[Start Recorded information]
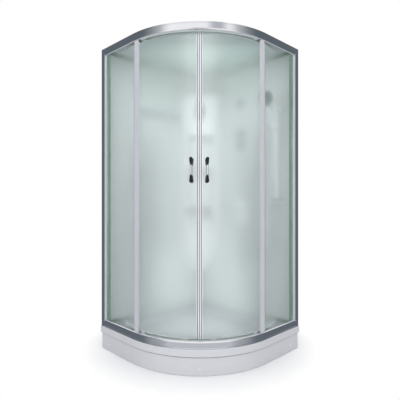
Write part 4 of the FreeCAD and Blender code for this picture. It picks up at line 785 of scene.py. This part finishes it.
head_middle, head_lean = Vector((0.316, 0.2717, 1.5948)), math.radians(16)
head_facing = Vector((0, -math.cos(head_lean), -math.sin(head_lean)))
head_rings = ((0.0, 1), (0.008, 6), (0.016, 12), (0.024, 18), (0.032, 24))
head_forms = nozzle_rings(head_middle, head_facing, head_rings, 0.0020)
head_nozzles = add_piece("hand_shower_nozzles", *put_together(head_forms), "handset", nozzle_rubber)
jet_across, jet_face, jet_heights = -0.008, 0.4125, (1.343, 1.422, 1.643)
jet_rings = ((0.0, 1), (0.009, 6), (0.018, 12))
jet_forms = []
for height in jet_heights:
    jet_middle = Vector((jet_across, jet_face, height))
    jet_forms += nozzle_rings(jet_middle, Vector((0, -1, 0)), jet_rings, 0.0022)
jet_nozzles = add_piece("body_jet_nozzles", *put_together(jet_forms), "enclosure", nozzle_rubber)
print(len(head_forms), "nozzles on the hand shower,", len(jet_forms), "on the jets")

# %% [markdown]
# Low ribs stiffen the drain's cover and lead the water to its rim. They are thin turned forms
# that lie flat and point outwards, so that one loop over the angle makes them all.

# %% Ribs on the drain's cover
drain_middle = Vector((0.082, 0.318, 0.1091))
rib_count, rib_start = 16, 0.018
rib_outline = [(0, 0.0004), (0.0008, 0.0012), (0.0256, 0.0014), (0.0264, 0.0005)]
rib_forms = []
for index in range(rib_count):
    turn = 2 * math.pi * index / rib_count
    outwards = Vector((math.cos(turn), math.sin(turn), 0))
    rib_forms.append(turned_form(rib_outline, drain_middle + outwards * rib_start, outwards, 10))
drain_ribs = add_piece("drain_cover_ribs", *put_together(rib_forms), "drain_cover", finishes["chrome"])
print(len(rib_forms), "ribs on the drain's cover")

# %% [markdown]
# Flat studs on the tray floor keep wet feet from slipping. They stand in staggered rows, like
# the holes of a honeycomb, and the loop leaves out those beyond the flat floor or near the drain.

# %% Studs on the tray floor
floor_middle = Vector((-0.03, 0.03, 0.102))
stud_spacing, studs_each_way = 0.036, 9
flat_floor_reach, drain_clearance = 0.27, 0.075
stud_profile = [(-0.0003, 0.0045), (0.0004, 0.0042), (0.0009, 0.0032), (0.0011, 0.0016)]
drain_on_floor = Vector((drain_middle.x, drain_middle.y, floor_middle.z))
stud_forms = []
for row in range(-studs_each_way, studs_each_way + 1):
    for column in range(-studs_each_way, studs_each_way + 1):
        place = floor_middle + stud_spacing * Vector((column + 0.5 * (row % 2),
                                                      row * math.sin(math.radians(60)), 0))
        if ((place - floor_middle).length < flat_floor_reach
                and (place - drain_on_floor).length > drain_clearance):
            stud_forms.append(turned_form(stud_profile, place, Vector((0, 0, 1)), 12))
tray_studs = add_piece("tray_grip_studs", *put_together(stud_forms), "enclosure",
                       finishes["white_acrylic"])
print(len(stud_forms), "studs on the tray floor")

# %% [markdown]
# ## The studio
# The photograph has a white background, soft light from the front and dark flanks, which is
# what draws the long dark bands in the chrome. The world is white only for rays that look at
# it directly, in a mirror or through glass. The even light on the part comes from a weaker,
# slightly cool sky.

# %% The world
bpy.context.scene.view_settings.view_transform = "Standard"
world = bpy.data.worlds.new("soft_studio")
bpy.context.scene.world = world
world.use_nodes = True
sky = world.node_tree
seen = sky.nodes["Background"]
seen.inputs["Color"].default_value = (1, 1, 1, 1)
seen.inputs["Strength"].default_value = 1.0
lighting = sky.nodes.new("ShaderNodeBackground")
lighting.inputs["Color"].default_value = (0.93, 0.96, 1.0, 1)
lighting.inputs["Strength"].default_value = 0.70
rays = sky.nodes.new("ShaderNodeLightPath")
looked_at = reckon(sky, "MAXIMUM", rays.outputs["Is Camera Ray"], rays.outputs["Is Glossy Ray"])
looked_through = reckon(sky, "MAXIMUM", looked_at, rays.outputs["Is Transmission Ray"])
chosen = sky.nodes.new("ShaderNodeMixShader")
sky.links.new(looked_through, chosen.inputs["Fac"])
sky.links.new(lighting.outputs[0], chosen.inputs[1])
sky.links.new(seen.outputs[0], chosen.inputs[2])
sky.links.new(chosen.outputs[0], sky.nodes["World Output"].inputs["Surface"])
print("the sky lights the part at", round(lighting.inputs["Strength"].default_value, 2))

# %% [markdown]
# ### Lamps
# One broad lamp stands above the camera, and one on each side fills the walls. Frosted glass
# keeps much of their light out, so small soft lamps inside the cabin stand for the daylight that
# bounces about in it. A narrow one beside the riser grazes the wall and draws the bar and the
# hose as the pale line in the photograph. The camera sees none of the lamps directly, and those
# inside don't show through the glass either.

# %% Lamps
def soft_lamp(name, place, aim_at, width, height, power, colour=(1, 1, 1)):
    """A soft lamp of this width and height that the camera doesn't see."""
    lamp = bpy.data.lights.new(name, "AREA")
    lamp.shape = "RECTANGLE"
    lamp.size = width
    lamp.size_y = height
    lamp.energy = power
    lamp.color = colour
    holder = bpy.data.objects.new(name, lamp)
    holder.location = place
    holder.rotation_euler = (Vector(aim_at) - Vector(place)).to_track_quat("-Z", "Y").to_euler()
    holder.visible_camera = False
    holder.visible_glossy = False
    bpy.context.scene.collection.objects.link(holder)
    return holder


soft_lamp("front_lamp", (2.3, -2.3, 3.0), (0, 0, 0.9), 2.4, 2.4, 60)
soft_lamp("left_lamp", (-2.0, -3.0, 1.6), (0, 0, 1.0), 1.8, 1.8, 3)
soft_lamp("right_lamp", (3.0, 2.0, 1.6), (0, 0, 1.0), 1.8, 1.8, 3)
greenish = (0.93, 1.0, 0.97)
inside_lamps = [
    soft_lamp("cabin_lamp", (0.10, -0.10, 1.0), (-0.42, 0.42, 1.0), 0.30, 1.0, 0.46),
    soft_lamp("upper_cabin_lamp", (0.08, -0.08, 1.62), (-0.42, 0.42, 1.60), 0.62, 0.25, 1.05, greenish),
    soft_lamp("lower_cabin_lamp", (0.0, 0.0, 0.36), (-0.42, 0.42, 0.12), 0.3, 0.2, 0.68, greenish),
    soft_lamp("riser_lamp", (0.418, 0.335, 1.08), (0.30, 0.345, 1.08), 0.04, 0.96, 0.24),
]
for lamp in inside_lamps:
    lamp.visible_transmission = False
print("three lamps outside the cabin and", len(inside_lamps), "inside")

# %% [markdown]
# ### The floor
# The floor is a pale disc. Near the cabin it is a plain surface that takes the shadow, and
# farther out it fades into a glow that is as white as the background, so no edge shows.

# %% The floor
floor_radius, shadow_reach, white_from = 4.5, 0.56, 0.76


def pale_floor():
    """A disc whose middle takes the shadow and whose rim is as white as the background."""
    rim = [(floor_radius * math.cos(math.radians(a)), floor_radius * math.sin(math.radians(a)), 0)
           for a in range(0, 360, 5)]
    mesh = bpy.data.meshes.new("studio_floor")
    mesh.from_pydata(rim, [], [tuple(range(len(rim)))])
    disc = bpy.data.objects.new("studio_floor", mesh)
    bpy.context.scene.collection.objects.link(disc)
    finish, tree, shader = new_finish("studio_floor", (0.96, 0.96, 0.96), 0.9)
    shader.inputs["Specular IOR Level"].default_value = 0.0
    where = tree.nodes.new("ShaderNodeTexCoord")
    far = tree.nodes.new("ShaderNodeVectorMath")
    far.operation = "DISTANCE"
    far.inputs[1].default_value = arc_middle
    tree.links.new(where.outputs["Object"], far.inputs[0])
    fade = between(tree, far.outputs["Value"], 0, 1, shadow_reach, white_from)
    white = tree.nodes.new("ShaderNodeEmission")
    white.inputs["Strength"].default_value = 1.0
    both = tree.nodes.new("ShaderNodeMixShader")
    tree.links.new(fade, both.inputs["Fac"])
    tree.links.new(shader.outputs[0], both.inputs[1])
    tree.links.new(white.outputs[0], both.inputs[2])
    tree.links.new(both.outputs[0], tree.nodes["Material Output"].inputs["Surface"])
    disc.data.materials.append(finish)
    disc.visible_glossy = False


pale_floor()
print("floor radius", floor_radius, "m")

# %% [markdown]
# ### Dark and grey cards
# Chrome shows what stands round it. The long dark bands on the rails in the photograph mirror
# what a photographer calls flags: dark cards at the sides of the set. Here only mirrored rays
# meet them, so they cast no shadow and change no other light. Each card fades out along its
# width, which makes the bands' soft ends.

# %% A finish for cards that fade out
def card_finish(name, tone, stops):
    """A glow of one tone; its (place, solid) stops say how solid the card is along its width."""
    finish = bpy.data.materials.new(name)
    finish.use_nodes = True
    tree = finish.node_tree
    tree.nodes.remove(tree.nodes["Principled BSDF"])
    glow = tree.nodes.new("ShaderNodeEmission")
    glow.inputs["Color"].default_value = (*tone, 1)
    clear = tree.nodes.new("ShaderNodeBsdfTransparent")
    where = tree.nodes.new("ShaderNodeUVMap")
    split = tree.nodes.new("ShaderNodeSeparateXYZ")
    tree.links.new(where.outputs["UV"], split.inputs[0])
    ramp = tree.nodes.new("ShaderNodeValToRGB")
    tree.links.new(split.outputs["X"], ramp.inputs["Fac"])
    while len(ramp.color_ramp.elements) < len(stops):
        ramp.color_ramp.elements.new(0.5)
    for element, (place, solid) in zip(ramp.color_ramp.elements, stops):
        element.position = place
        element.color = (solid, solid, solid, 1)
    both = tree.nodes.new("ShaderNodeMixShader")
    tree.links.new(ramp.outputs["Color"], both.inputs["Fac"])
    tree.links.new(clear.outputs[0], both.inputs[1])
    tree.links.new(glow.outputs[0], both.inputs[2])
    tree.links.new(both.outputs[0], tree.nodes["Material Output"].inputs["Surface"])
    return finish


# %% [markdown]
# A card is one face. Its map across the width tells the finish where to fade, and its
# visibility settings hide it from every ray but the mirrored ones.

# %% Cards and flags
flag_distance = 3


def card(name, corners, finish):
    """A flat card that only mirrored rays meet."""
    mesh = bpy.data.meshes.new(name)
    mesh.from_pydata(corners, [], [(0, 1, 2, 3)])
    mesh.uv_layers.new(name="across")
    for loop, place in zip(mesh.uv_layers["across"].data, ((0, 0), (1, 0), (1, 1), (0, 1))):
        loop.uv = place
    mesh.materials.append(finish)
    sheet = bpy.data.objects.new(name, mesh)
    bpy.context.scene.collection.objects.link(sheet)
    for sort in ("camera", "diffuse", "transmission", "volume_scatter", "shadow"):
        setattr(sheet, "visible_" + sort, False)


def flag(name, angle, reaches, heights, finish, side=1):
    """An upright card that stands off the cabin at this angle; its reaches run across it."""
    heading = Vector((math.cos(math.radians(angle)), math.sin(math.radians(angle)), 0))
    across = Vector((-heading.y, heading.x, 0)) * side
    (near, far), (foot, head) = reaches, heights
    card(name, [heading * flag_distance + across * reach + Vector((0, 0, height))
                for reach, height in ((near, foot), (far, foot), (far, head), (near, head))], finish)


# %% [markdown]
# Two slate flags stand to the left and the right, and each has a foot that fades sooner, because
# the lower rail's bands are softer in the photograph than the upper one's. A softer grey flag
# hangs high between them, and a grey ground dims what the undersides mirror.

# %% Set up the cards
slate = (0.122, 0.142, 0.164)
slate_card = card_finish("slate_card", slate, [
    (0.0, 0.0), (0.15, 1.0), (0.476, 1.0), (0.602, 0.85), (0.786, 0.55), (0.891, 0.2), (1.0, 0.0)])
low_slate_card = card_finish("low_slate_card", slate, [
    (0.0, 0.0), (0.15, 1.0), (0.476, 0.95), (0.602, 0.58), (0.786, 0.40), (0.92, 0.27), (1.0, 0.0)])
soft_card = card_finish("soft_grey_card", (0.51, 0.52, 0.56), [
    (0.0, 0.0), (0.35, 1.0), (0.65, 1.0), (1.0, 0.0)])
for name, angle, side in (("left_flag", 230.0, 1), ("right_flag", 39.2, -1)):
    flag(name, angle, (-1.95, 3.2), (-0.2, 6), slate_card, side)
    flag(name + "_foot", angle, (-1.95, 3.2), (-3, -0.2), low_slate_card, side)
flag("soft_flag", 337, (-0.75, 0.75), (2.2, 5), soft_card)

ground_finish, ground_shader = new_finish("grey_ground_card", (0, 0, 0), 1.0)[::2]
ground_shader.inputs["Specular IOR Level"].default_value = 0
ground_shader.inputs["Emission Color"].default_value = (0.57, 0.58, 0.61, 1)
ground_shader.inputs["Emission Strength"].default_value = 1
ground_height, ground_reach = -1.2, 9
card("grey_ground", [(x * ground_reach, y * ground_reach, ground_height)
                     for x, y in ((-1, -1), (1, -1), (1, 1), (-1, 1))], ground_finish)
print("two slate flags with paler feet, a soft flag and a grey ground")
[End Recorded information]
Your answer should be exactly the lines of the data above, from the first through the line containing "# that lie flat".

- Task response:
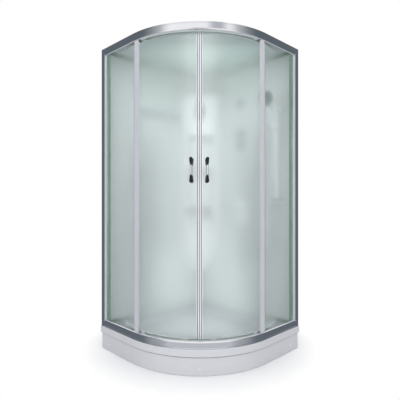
Write part 4 of the FreeCAD and Blender code for this picture. It picks up at line 785 of scene.py. This part finishes it.
head_middle, head_lean = Vector((0.316, 0.2717, 1.5948)), math.radians(16)
head_facing = Vector((0, -math.cos(head_lean), -math.sin(head_lean)))
head_rings = ((0.0, 1), (0.008, 6), (0.016, 12), (0.024, 18), (0.032, 24))
head_forms = nozzle_rings(head_middle, head_facing, head_rings, 0.0020)
head_nozzles = add_piece("hand_shower_nozzles", *put_together(head_forms), "handset", nozzle_rubber)
jet_across, jet_face, jet_heights = -0.008, 0.4125, (1.343, 1.422, 1.643)
jet_rings = ((0.0, 1), (0.009, 6), (0.018, 12))
jet_forms = []
for height in jet_heights:
    jet_middle = Vector((jet_across, jet_face, height))
    jet_forms += nozzle_rings(jet_middle, Vector((0, -1, 0)), jet_rings, 0.0022)
jet_nozzles = add_piece("body_jet_nozzles", *put_together(jet_forms), "enclosure", nozzle_rubber)
print(len(head_forms), "nozzles on the hand shower,", len(jet_forms), "on the jets")

# %% [markdown]
# Low ribs stiffen the drain's cover and lead the water to its rim. They are thin turned forms
# that lie flat and point outwards, so that one loop over the angle makes them all.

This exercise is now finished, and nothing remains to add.